* **EXERCISE PROMPT**: Write out the data below in full. Keep it exact.

* **GIVEN INFORMATION**:
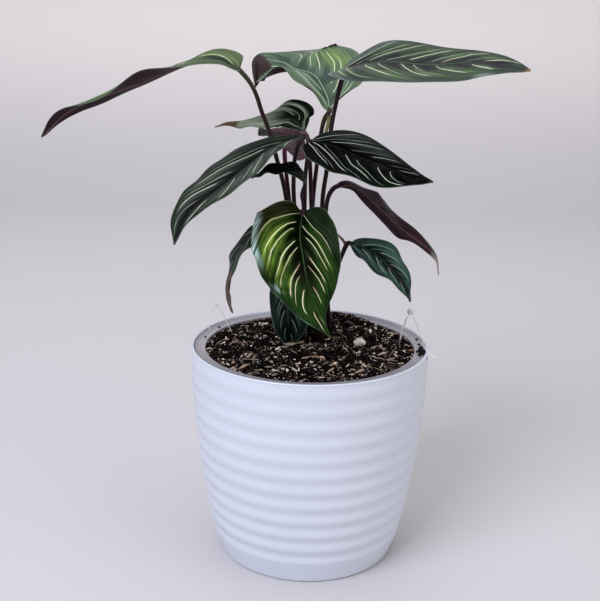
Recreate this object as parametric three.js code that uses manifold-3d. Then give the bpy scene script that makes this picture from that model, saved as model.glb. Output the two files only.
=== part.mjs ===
// A young calathea in its growing pot, standing in a ribbed decorative pot.
// Millimetres, +Z up, the front towards -Y. The origin is the middle of the pot's flat underside.
import * as THREE from 'three';
import Module from 'manifold-3d';
import { mergeVertices } from 'three/addons/utils/BufferGeometryUtils.js';

// Decorative pot
const potHeight = 137;
const rimRadius = 75;
const footRadius = 57;
const footRounding = 2;
const wallThickness = 2.2;
const floorThickness = 3;
const bellyPower = 0.82; // how early the side swells out on its way up
const ribPitch = 10.4;
const ribCount = 11;
const firstGrooveHeight = 20.3;
const ribDepthLow = 0.8; // the ribs fade towards the rim
const ribDepthHigh = 0.35;
const stepsPerRib = 3;
const potSegments = 36;
const rimRounding = 0.5;
const insideShares = [0.98, 0.7, 0.4, 0.15]; // of the height, where the inside wall has a corner

// Growing pot, which stands on the decorative pot's floor
const seatGap = 0.3; // between touching pieces
const linerRimHeight = 135.8;
const linerRimRadius = 71.2;
const linerLedgeRadius = 66;
const linerFootRadius = 49;
const linerWall = 0.9;
const linerBead = 0.9;
const drainHoles = 5;
const drainRadius = 4;
const drainRing = 28;
const drainSides = 10;

// Soil
const soilHeight = 132;
const soilRelief = 1.1;
const soilRings = 9;
const rootDepth = 18; // how far a stalk stands in the soil
const stalkClearance = 0.35;

// Leaves
const bladeThickness = 0.7;
const midribKeel = 0.9; // extra depth under the blade along its midrib
const keelTaper = 0.8;
const lobeReach = 0.3; // share of the blade's length that the base lobes shape
const taperStart = 0.7; // share of the length where the tip starts to draw out
const stalkRadiusLow = 1.75;
const stalkRadiusHigh = 1.35;
const stalkSides = 7;
const frameSteps = 96;
const bladeEnd = 0.8; // half the blade's width at its very base and tip
const acrossBlade = [-1, -0.56, -0.12, 0, 0.12, 0.56, 1]; // columns of the blade's mesh
const stalkSteps = 13;
const sheathRadius = 1.4;
const spurRadius = 1;
const sideGrowthSteps = 7;

// Lifting loops
const threadRadius = 0.4;
const threadSides = 6;
const threadSteps = 32;
const coilRadius = 1.5;
const coilThickness = 0.6;
const knotRadius = 1;
const threadEndSteps = 6;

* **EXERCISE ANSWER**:
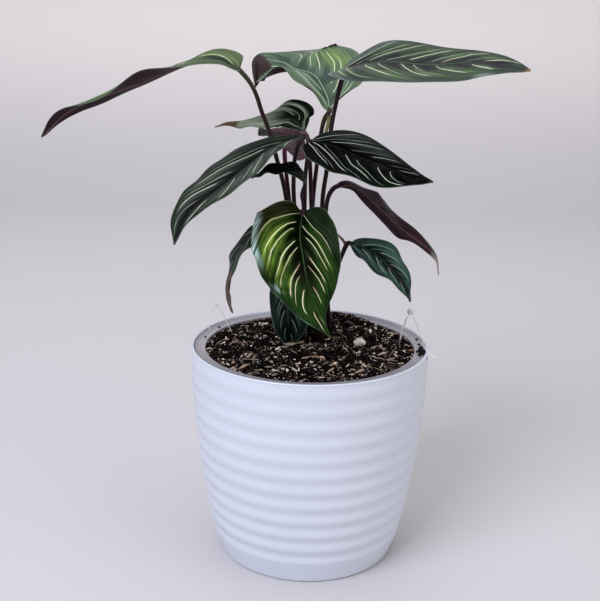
Recreate this object as parametric three.js code that uses manifold-3d. Then give the bpy scene script that makes this picture from that model, saved as model.glb. Output the two files only.
=== part.mjs ===
// A young calathea in its growing pot, standing in a ribbed decorative pot.
// Millimetres, +Z up, the front towards -Y. The origin is the middle of the pot's flat underside.
import * as THREE from 'three';
import Module from 'manifold-3d';
import { mergeVertices } from 'three/addons/utils/BufferGeometryUtils.js';

// Decorative pot
const potHeight = 137;
const rimRadius = 75;
const footRadius = 57;
const footRounding = 2;
const wallThickness = 2.2;
const floorThickness = 3;
const bellyPower = 0.82; // how early the side swells out on its way up
const ribPitch = 10.4;
const ribCount = 11;
const firstGrooveHeight = 20.3;
const ribDepthLow = 0.8; // the ribs fade towards the rim
const ribDepthHigh = 0.35;
const stepsPerRib = 3;
const potSegments = 36;
const rimRounding = 0.5;
const insideShares = [0.98, 0.7, 0.4, 0.15]; // of the height, where the inside wall has a corner

// Growing pot, which stands on the decorative pot's floor
const seatGap = 0.3; // between touching pieces
const linerRimHeight = 135.8;
const linerRimRadius = 71.2;
const linerLedgeRadius = 66;
const linerFootRadius = 49;
const linerWall = 0.9;
const linerBead = 0.9;
const drainHoles = 5;
const drainRadius = 4;
const drainRing = 28;
const drainSides = 10;

// Soil
const soilHeight = 132;
const soilRelief = 1.1;
const soilRings = 9;
const rootDepth = 18; // how far a stalk stands in the soil
const stalkClearance = 0.35;

// Leaves
const bladeThickness = 0.7;
const midribKeel = 0.9; // extra depth under the blade along its midrib
const keelTaper = 0.8;
const lobeReach = 0.3; // share of the blade's length that the base lobes shape
const taperStart = 0.7; // share of the length where the tip starts to draw out
const stalkRadiusLow = 1.75;
const stalkRadiusHigh = 1.35;
const stalkSides = 7;
const frameSteps = 96;
const bladeEnd = 0.8; // half the blade's width at its very base and tip
const acrossBlade = [-1, -0.56, -0.12, 0, 0.12, 0.56, 1]; // columns of the blade's mesh
const stalkSteps = 13;
const sheathRadius = 1.4;
const spurRadius = 1;
const sideGrowthSteps = 7;

// Lifting loops
const threadRadius = 0.4;
const threadSides = 6;
const threadSteps = 32;
const coilRadius = 1.5;
const coilThickness = 0.6;
const knotRadius = 1;
const threadEndSteps = 6;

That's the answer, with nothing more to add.